▶ **PROBLEM TO WORK ON**:
Word for word, restate every line of the material.

▶ **EXERCISE INPUTS**:
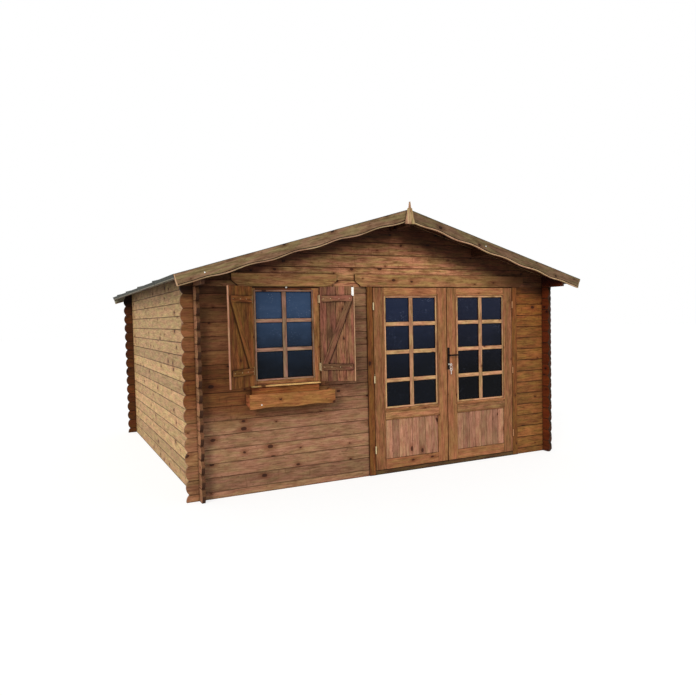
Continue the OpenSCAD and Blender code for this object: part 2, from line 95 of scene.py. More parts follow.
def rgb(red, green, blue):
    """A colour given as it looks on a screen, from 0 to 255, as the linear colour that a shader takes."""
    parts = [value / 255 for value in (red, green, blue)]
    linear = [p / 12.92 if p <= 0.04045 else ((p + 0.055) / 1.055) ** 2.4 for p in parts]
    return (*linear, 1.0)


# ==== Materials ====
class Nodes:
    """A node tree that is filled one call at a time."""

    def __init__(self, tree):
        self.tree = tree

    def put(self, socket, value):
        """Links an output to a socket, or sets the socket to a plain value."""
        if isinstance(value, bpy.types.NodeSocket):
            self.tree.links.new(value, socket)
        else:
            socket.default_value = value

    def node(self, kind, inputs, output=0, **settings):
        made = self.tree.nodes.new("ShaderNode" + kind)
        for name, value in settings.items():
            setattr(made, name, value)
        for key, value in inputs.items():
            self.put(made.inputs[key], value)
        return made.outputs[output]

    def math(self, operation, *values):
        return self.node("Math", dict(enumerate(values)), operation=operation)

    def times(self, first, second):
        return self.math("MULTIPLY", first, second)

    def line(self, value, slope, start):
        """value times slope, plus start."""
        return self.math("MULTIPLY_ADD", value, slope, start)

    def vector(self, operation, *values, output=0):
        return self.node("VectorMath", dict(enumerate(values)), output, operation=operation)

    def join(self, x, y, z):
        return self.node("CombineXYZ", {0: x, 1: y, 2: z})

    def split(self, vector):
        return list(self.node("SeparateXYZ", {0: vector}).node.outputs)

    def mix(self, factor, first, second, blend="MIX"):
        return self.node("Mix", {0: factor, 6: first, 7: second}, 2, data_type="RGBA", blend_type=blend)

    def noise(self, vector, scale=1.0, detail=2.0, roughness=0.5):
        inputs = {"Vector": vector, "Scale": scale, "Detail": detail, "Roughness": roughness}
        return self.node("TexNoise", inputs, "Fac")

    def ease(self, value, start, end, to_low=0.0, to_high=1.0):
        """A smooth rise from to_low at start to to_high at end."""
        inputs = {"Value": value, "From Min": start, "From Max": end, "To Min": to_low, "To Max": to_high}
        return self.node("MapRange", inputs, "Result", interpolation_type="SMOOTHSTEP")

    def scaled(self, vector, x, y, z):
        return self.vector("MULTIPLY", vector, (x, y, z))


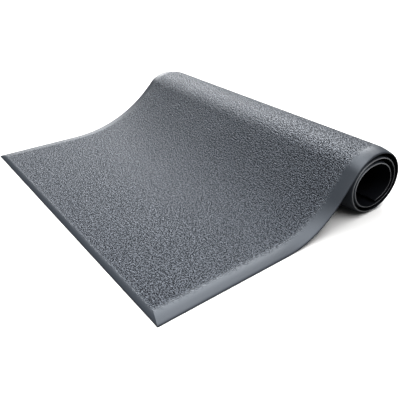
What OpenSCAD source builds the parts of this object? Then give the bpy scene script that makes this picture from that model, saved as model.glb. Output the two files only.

▶ **PROBLEM SOLUTION**:
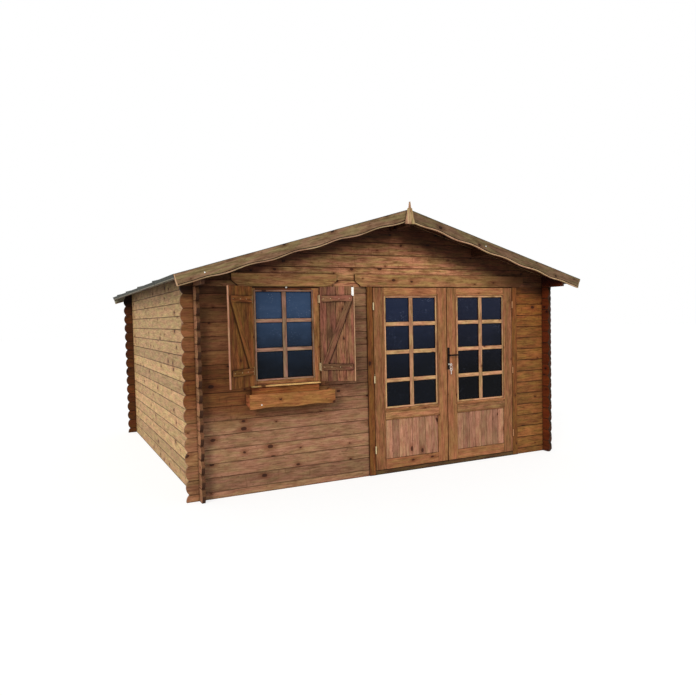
Continue the OpenSCAD and Blender code for this object: part 2, from line 95 of scene.py. More parts follow.
def rgb(red, green, blue):
    """A colour given as it looks on a screen, from 0 to 255, as the linear colour that a shader takes."""
    parts = [value / 255 for value in (red, green, blue)]
    linear = [p / 12.92 if p <= 0.04045 else ((p + 0.055) / 1.055) ** 2.4 for p in parts]
    return (*linear, 1.0)


# ==== Materials ====
class Nodes:
    """A node tree that is filled one call at a time."""

    def __init__(self, tree):
        self.tree = tree

    def put(self, socket, value):
        """Links an output to a socket, or sets the socket to a plain value."""
        if isinstance(value, bpy.types.NodeSocket):
            self.tree.links.new(value, socket)
        else:
            socket.default_value = value

    def node(self, kind, inputs, output=0, **settings):
        made = self.tree.nodes.new("ShaderNode" + kind)
        for name, value in settings.items():
            setattr(made, name, value)
        for key, value in inputs.items():
            self.put(made.inputs[key], value)
        return made.outputs[output]

    def math(self, operation, *values):
        return self.node("Math", dict(enumerate(values)), operation=operation)

    def times(self, first, second):
        return self.math("MULTIPLY", first, second)

    def line(self, value, slope, start):
        """value times slope, plus start."""
        return self.math("MULTIPLY_ADD", value, slope, start)

    def vector(self, operation, *values, output=0):
        return self.node("VectorMath", dict(enumerate(values)), output, operation=operation)

    def join(self, x, y, z):
        return self.node("CombineXYZ", {0: x, 1: y, 2: z})

    def split(self, vector):
        return list(self.node("SeparateXYZ", {0: vector}).node.outputs)

    def mix(self, factor, first, second, blend="MIX"):
        return self.node("Mix", {0: factor, 6: first, 7: second}, 2, data_type="RGBA", blend_type=blend)

    def noise(self, vector, scale=1.0, detail=2.0, roughness=0.5):
        inputs = {"Vector": vector, "Scale": scale, "Detail": detail, "Roughness": roughness}
        return self.node("TexNoise", inputs, "Fac")

    def ease(self, value, start, end, to_low=0.0, to_high=1.0):
        """A smooth rise from to_low at start to to_high at end."""
        inputs = {"Value": value, "From Min": start, "From Max": end, "To Min": to_low, "To Max": to_high}
        return self.node("MapRange", inputs, "Result", interpolation_type="SMOOTHSTEP")

    def scaled(self, vector, x, y, z):
        return self.vector("MULTIPLY", vector, (x, y, z))


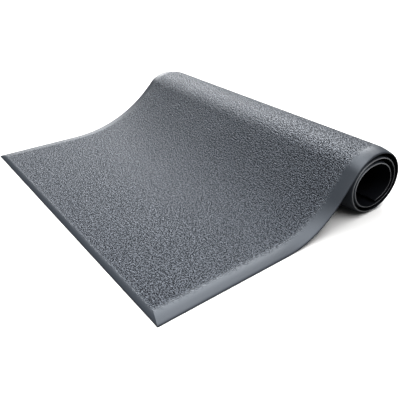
What OpenSCAD source builds the parts of this object? Then give the bpy scene script that makes this picture from that model, saved as model.glb. Output the two files only.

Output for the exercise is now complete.